If China (or Europe or South Africa- anywhere) calls you with a job offer,  don’t think twice- go!

2 Comments leave one →
  1. Julie permalink
    March 31, 2011 10:01 am

    I love your statement: “It reaffirms my belief that anything is possible with the right mindset. He challenges readers to take a deeper look inward to see ourselves as global citizens.” As the world becomes more interconnected through media technologies and our concept of space evolves alongside digital landscapes, the social, ethical and cultural importance of being a “global citizen” is paramount. Thanks for reminding me to step outside my localized consciousness, and to embrace the national and global community.

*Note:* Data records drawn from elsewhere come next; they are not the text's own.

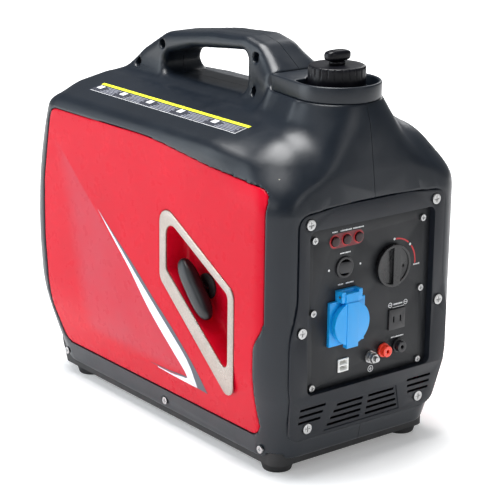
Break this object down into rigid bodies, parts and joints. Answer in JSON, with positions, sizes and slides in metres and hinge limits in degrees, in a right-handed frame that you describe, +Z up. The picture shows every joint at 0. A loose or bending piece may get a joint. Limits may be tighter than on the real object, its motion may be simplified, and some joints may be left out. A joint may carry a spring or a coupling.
{
  "type": "inverter generator",
  "caption": "Portable petrol inverter generator: moulded case with carrying handle, recessed control panel, pull starter in the side and a fuel cap on top.",
  "frame": {"origin": "centre of the overall footprint, on the surface that the feet stand on", "axes": "+Z up; -Y out of the control panel; -X out of the side with the pull starter"},
  "size_m": [0.273, 0.496, 0.454],
  "materials": {
    "case_plastic": "fine-textured moulded, dark blue-grey",
    "front_plastic": "fine-textured moulded, near black",
    "pan_plastic": "matt black moulded",
    "red_panel": "glossy red with a printed stripe",
    "bezel_trim": "satin champagne silver",
    "panel_face": "printed matt panel",
    "rubber": "matt black",
    "black_screw": "black oxide",
    "zinc_screw": "bright zinc",
    "cap_plastic": "satin black",
    "tank_plastic": "natural polyethylene",
    "steel": "plain steel",
    "strainer_plastic": "blue mesh",
    "knob_plastic": "gloss black",
    "switch_plastic": "satin black",
    "socket_blue": "satin blue",
    "brass": "plain",
    "usb_plastic": "white",
    "terminal_red": "red",
    "lens_red": "dark red lens",
    "grip_rubber": "satin black",
    "rope_cord": "braided black",
    "guide_plastic": "natural nylon",
    "cast_iron": "machined",
    "copper_winding": "enamelled copper on laminated iron",
    "engine_aluminium": "die cast",
    "plug_ceramic": "glazed",
    "muffler_steel": "heat-stained",
    "inverter_aluminium": "finned casting"
  },
  "bodies": {
    "case": {"housing_left": "case_plastic", "housing_right": "case_plastic", "base_pan": "pan_plastic", "rubber_feet": "rubber", "filler_collar": "case_plastic", "side_panel_left": "red_panel", "side_panel_right": "red_panel", "starter_bezel": "bezel_trim", "front_surround": "front_plastic", "control_panel": "panel_face", "rear_grille": "front_plastic", "handle_screws": "black_screw", "front_screws": "zinc_screw", "panel_screws": "zinc_screw", "rail_screws": "zinc_screw", "fuel_tank": "tank_plastic", "tank_neck": "steel", "fuel_strainer": "strainer_plastic", "engine_switch": "switch_plastic", "economy_switch": "switch_plastic", "schuko_base": "socket_blue", "schuko_contacts": "brass", "cover_pin": "steel", "two_pin_socket": "switch_plastic", "usb_module": "usb_plastic", "terminal_red": "terminal_red", "terminal_black": "switch_plastic", "earth_stud": "zinc_screw", "earth_nuts": "zinc_screw", "indicator_lenses": "lens_red", "starter_rope": "rope_cord", "rope_guide": "rubber", "recoil_housing": "pan_plastic", "recoil_spring": "steel", "stator": "copper_winding", "crankcase": "engine_aluminium", "engine_cylinder": "engine_aluminium", "cylinder_head": "engine_aluminium", "spark_plug": "plug_ceramic", "plug_cap": "rubber", "carburettor": "engine_aluminium", "air_cleaner": "pan_plastic", "muffler": "muffler_steel", "exhaust_outlet": "muffler_steel", "inverter_module": "inverter_aluminium", "engine_mounts": "rubber", "oil_dipstick": "guide_plastic"},
    "gasket_ring": {"cap_gasket": "rubber"},
    "fuel_cap": {"cap_shell": "cap_plastic", "cap_core": "cap_plastic"},
    "vent": {"vent_knob": "cap_plastic"},
    "engine_knob_body": {"engine_knob": "knob_plastic"},
    "rocker": {"economy_rocker": "switch_plastic"},
    "socket_cover": {"schuko_cover": "socket_blue"},
    "grip": {"starter_grip": "grip_rubber"},
    "reel": {"recoil_reel": "guide_plastic", "rope_coil": "rope_cord"},
    "rotor": {"crankshaft": "steel", "flywheel": "cast_iron", "cooling_fan": "pan_plastic"}
  },
  "joints": [
    {"name": "cap_turn", "type": "hinge", "parent": "case", "child": "gasket_ring", "pos_m": [0, -0.174, 0.404], "axis": [0, 0, 1], "range_deg": [0, 120]},
    {"name": "cap_lift", "type": "slide", "parent": "gasket_ring", "child": "fuel_cap", "axis": [0, 0, 1], "range_m": [0, 0.08]},
    {"name": "vent_turn", "type": "hinge", "parent": "fuel_cap", "child": "vent", "pos_m": [0, -0.174, 0.44], "axis": [0, 0, 1], "range_deg": [0, 90]},
    {"name": "engine_knob_turn", "type": "hinge", "parent": "case", "child": "engine_knob_body", "pos_m": [0.0335, -0.238, 0.2213], "axis": [0, 1, 0], "range_deg": [0, 90]},
    {"name": "rocker_tilt", "type": "hinge", "parent": "case", "child": "rocker", "pos_m": [-0.0345, -0.233, 0.231], "axis": [0, 0, 1], "range_deg": [0, 16]},
    {"name": "socket_cover_open", "type": "hinge", "parent": "case", "child": "socket_cover", "pos_m": [-0.032, -0.2415, 0.201], "axis": [-1, 0, 0], "range_deg": [0, 90], "stiffness_Nm_per_rad": 0.02, "springref_deg": -34.38},
    {"name": "starter_pull", "type": "slide", "parent": "case", "child": "grip", "axis": [-1, 0, 0], "range_m": [0, 0.55], "stiffness_N_per_m": 12, "springref_m": -0.5},
    {"name": "reel_turn", "type": "hinge", "parent": "case", "child": "reel", "pos_m": [0, -0.09, 0.14], "axis": [0, -1, 0], "range_deg": [0, 700]},
    {"name": "crank_turn", "type": "hinge", "parent": "case", "child": "rotor", "pos_m": [0, -0.034, 0.14], "axis": [0, 1, 0], "continuous": true}
  ],
  "couplings": [
    {"joint": "reel_turn", "follows": "starter_pull", "rad_per_m": 21.739}
  ]
}
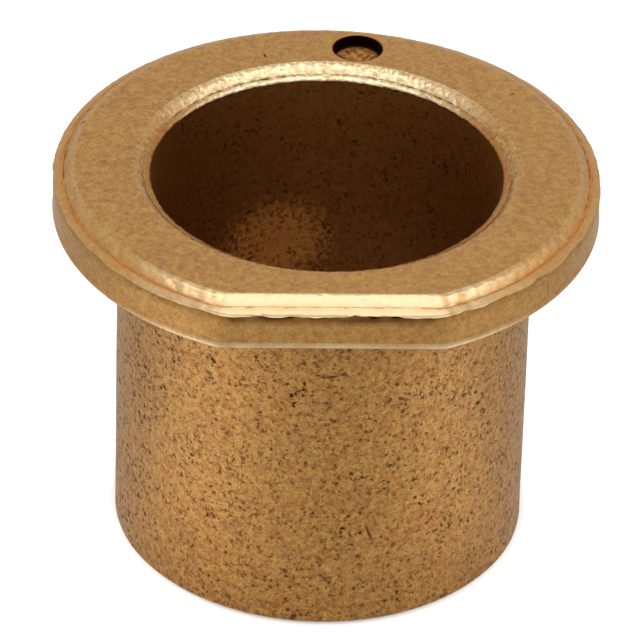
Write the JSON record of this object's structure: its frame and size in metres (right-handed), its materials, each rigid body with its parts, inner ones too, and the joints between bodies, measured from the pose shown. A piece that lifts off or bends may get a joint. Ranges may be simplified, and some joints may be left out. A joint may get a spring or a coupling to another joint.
{
  "type": "flanged sintered bronze bushing",
  "caption": "Plain flanged sleeve bearing of porous sintered bronze, with a flat on the flange that stops it turning and a blind locating hole in the flange's face.",
  "frame": {"origin": "on the bore's axis, in the plane of the face that the flange seats on", "axes": "+Z along the bore's axis, out through the flange; the flange's flat faces -Y; the barrel points down -Z"},
  "size_m": [0.0334, 0.032, 0.0254],
  "materials": {
    "sintered_bronze": "fine-grained, porous, slightly oily metal"
  },
  "bodies": {
    "root": {"flanged_bushing": "sintered_bronze"}
  },
  "joints": []
}
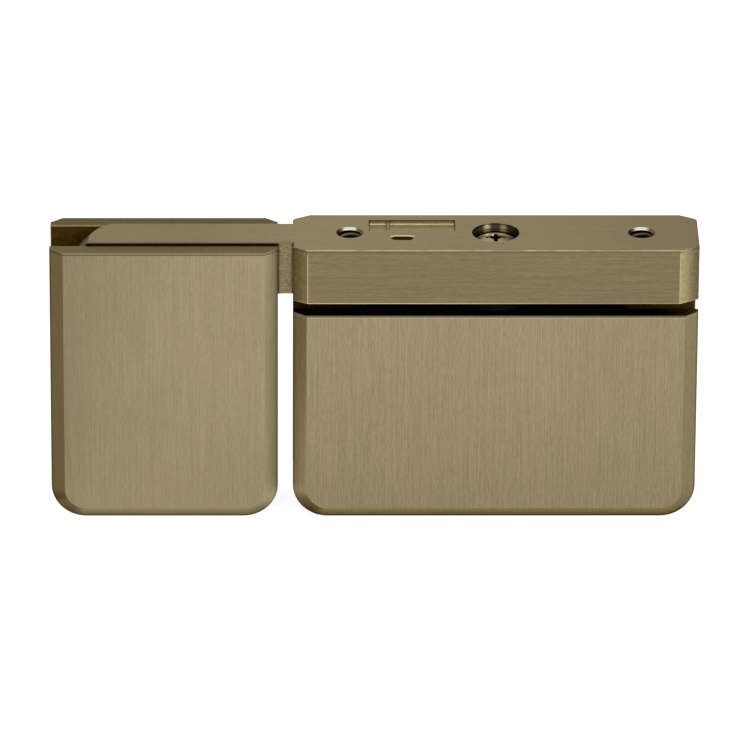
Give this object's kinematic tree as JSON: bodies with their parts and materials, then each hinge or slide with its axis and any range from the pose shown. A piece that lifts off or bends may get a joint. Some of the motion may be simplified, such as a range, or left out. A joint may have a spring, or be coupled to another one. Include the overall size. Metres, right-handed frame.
{
  "type": "pivot hinge",
  "caption": "Glass door pivot hinge: a mounting bar with an arm to a fixed panel clamp, and a door clamp that turns under the bar on an upright pin.",
  "frame": {"origin": "on the pivot axis, in the bar's mounting face", "axes": "+X along the bar to its free end, +Y to the side of the clamp screws, +Z out of the mounting face"},
  "size_m": [0.1422, 0.0198, 0.0652],
  "materials": {
    "satin_brass": "brushed satin, dark antique brass",
    "steel": "satin stainless steel",
    "nylon": "matt black",
    "gasket": "matt"
  },
  "bodies": {
    "frame": {"mounting_bar": "satin_brass", "pivot_screw": "satin_brass", "lock_washer": "steel", "pivot_pin": "steel", "retaining_ring": "steel", "panel_front_plate": "satin_brass", "panel_rear_plate": "satin_brass", "panel_front_gasket": "gasket", "panel_rear_gasket": "gasket", "arm_screws": "steel", "glass_screw": "steel", "glass_hole_sleeve": "nylon"},
    "door_clamp": {"door_front_plate": "satin_brass", "door_rear_plate": "satin_brass", "door_front_gasket": "gasket", "door_rear_gasket": "gasket", "door_screws": "steel", "upper_bush": "nylon", "lower_bush": "nylon", "spring_left": "steel", "spring_right": "steel", "adjuster_left": "steel", "adjuster_right": "steel"},
    "detent_left": {"plunger_left": "steel"},
    "detent_right": {"plunger_right": "steel"}
  },
  "joints": [
    {"name": "door_pivot", "type": "hinge", "parent": "frame", "child": "door_clamp", "pos_m": [0, 0, 0], "axis": [0, 0, 1], "range_deg": [-90, 90]},
    {"name": "detent_left_slide", "type": "slide", "parent": "door_clamp", "child": "detent_left", "axis": [-1, 0, 0], "range_m": [-0.0005, 0], "stiffness_N_per_m": 8000, "springref_m": -0.0025, "deforming": ["spring_left"]},
    {"name": "detent_right_slide", "type": "slide", "parent": "door_clamp", "child": "detent_right", "axis": [1, 0, 0], "range_m": [-0.0005, 0], "stiffness_N_per_m": 8000, "springref_m": -0.0025, "deforming": ["spring_right"]}
  ]
}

  2. March 31, 2011 9:43 am

    Sounds like an eye-opening experience. I’ve always wanted a big culture shock like that at least once in my life. I lived in China for 11 years, so even though I now hold a foreign passport, I still consider myself a retournee instead of an ex-pat whenever I go to China. Perhaps I’ll find my expat experience elsewhere, and when I do find it, I hope it’s as thrilling as yours was!